-- DATA --
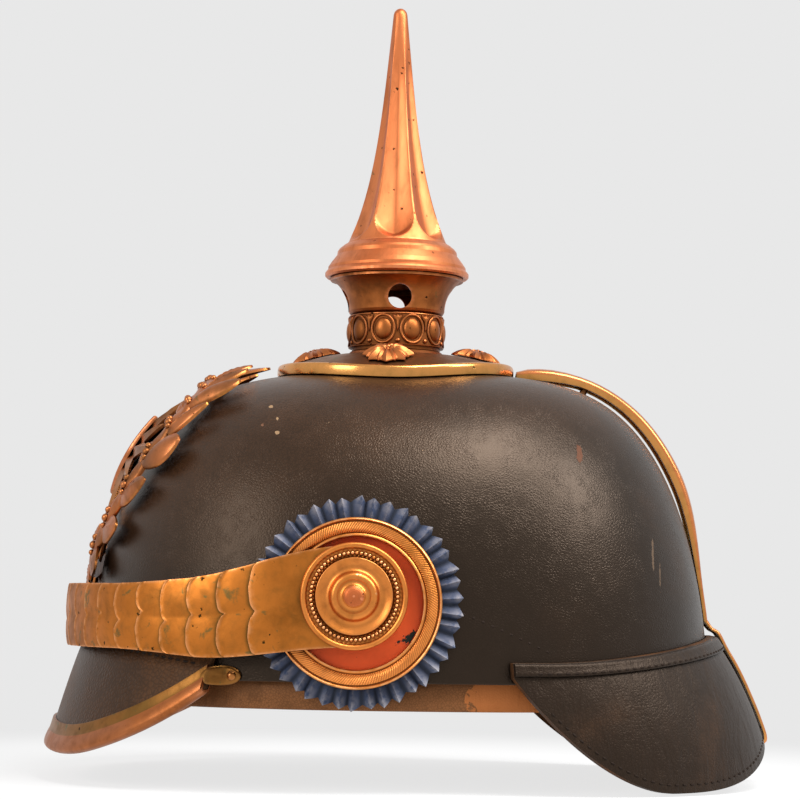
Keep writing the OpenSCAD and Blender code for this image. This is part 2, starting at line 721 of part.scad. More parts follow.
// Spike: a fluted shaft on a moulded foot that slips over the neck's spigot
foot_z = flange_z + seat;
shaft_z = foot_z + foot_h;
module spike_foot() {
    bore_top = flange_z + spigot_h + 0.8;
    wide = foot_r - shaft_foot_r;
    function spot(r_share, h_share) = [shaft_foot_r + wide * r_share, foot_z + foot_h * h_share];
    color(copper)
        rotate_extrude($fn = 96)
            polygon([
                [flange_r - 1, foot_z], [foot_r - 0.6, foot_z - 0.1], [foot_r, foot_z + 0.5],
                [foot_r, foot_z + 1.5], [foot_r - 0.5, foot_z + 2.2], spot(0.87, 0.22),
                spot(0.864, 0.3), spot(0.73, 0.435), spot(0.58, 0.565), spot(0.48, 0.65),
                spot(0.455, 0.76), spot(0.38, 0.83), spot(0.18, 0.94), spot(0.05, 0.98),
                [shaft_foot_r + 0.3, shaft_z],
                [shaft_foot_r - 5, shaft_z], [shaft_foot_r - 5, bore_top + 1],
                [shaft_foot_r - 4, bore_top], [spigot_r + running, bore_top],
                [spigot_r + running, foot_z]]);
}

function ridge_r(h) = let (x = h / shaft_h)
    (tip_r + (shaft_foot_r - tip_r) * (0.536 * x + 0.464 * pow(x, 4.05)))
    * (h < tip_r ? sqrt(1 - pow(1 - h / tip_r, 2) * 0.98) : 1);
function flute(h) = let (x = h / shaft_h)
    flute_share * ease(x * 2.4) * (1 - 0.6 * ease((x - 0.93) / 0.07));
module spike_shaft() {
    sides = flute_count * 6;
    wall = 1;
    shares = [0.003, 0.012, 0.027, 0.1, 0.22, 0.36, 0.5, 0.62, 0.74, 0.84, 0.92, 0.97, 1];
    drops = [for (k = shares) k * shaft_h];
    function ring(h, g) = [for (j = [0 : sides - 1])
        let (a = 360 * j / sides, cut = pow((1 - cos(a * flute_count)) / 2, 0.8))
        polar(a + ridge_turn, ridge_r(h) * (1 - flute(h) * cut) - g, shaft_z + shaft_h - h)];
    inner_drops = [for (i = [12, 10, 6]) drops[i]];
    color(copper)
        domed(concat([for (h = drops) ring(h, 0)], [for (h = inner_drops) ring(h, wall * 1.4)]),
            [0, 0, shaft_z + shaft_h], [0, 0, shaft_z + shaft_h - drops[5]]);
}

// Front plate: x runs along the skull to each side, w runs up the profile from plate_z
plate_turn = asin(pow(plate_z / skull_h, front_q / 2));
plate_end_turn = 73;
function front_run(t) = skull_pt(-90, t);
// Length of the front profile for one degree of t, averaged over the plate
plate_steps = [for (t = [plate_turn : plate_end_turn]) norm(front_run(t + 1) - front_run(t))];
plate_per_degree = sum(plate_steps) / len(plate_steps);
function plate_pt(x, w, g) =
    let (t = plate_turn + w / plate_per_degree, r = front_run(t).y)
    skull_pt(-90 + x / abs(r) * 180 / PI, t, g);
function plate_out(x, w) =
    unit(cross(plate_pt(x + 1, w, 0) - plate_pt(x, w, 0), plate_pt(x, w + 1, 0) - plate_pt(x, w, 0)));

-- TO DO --
Produce an exact copy of the whole listing.

-- THE RESPONSE --
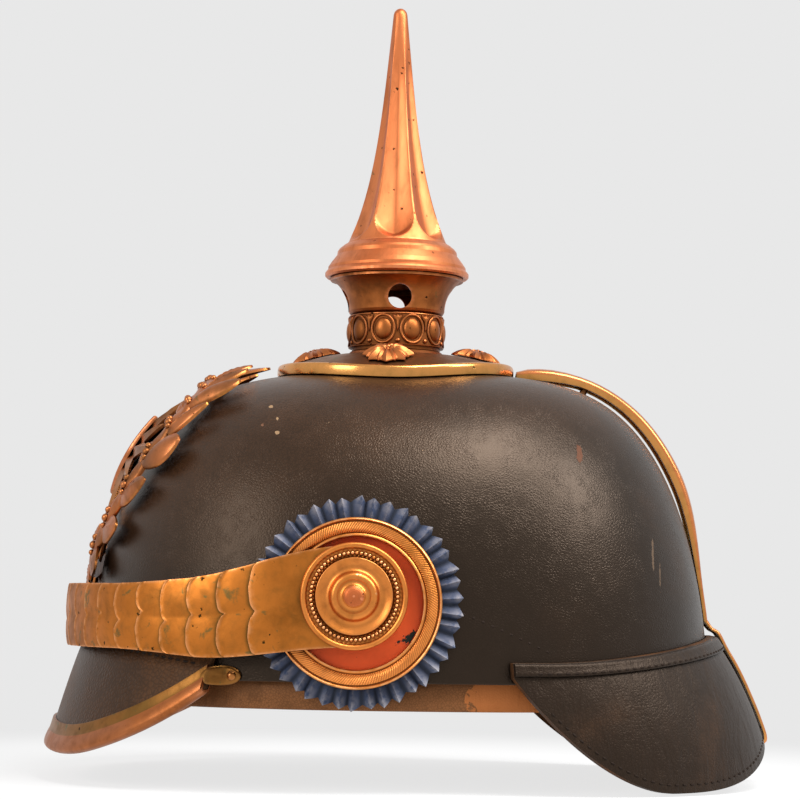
Keep writing the OpenSCAD and Blender code for this image. This is part 2, starting at line 721 of part.scad. More parts follow.
// Spike: a fluted shaft on a moulded foot that slips over the neck's spigot
foot_z = flange_z + seat;
shaft_z = foot_z + foot_h;
module spike_foot() {
    bore_top = flange_z + spigot_h + 0.8;
    wide = foot_r - shaft_foot_r;
    function spot(r_share, h_share) = [shaft_foot_r + wide * r_share, foot_z + foot_h * h_share];
    color(copper)
        rotate_extrude($fn = 96)
            polygon([
                [flange_r - 1, foot_z], [foot_r - 0.6, foot_z - 0.1], [foot_r, foot_z + 0.5],
                [foot_r, foot_z + 1.5], [foot_r - 0.5, foot_z + 2.2], spot(0.87, 0.22),
                spot(0.864, 0.3), spot(0.73, 0.435), spot(0.58, 0.565), spot(0.48, 0.65),
                spot(0.455, 0.76), spot(0.38, 0.83), spot(0.18, 0.94), spot(0.05, 0.98),
                [shaft_foot_r + 0.3, shaft_z],
                [shaft_foot_r - 5, shaft_z], [shaft_foot_r - 5, bore_top + 1],
                [shaft_foot_r - 4, bore_top], [spigot_r + running, bore_top],
                [spigot_r + running, foot_z]]);
}

function ridge_r(h) = let (x = h / shaft_h)
    (tip_r + (shaft_foot_r - tip_r) * (0.536 * x + 0.464 * pow(x, 4.05)))
    * (h < tip_r ? sqrt(1 - pow(1 - h / tip_r, 2) * 0.98) : 1);
function flute(h) = let (x = h / shaft_h)
    flute_share * ease(x * 2.4) * (1 - 0.6 * ease((x - 0.93) / 0.07));
module spike_shaft() {
    sides = flute_count * 6;
    wall = 1;
    shares = [0.003, 0.012, 0.027, 0.1, 0.22, 0.36, 0.5, 0.62, 0.74, 0.84, 0.92, 0.97, 1];
    drops = [for (k = shares) k * shaft_h];
    function ring(h, g) = [for (j = [0 : sides - 1])
        let (a = 360 * j / sides, cut = pow((1 - cos(a * flute_count)) / 2, 0.8))
        polar(a + ridge_turn, ridge_r(h) * (1 - flute(h) * cut) - g, shaft_z + shaft_h - h)];
    inner_drops = [for (i = [12, 10, 6]) drops[i]];
    color(copper)
        domed(concat([for (h = drops) ring(h, 0)], [for (h = inner_drops) ring(h, wall * 1.4)]),
            [0, 0, shaft_z + shaft_h], [0, 0, shaft_z + shaft_h - drops[5]]);
}

// Front plate: x runs along the skull to each side, w runs up the profile from plate_z
plate_turn = asin(pow(plate_z / skull_h, front_q / 2));
plate_end_turn = 73;
function front_run(t) = skull_pt(-90, t);
// Length of the front profile for one degree of t, averaged over the plate
plate_steps = [for (t = [plate_turn : plate_end_turn]) norm(front_run(t + 1) - front_run(t))];
plate_per_degree = sum(plate_steps) / len(plate_steps);
function plate_pt(x, w, g) =
    let (t = plate_turn + w / plate_per_degree, r = front_run(t).y)
    skull_pt(-90 + x / abs(r) * 180 / PI, t, g);
function plate_out(x, w) =
    unit(cross(plate_pt(x + 1, w, 0) - plate_pt(x, w, 0), plate_pt(x, w + 1, 0) - plate_pt(x, w, 0)));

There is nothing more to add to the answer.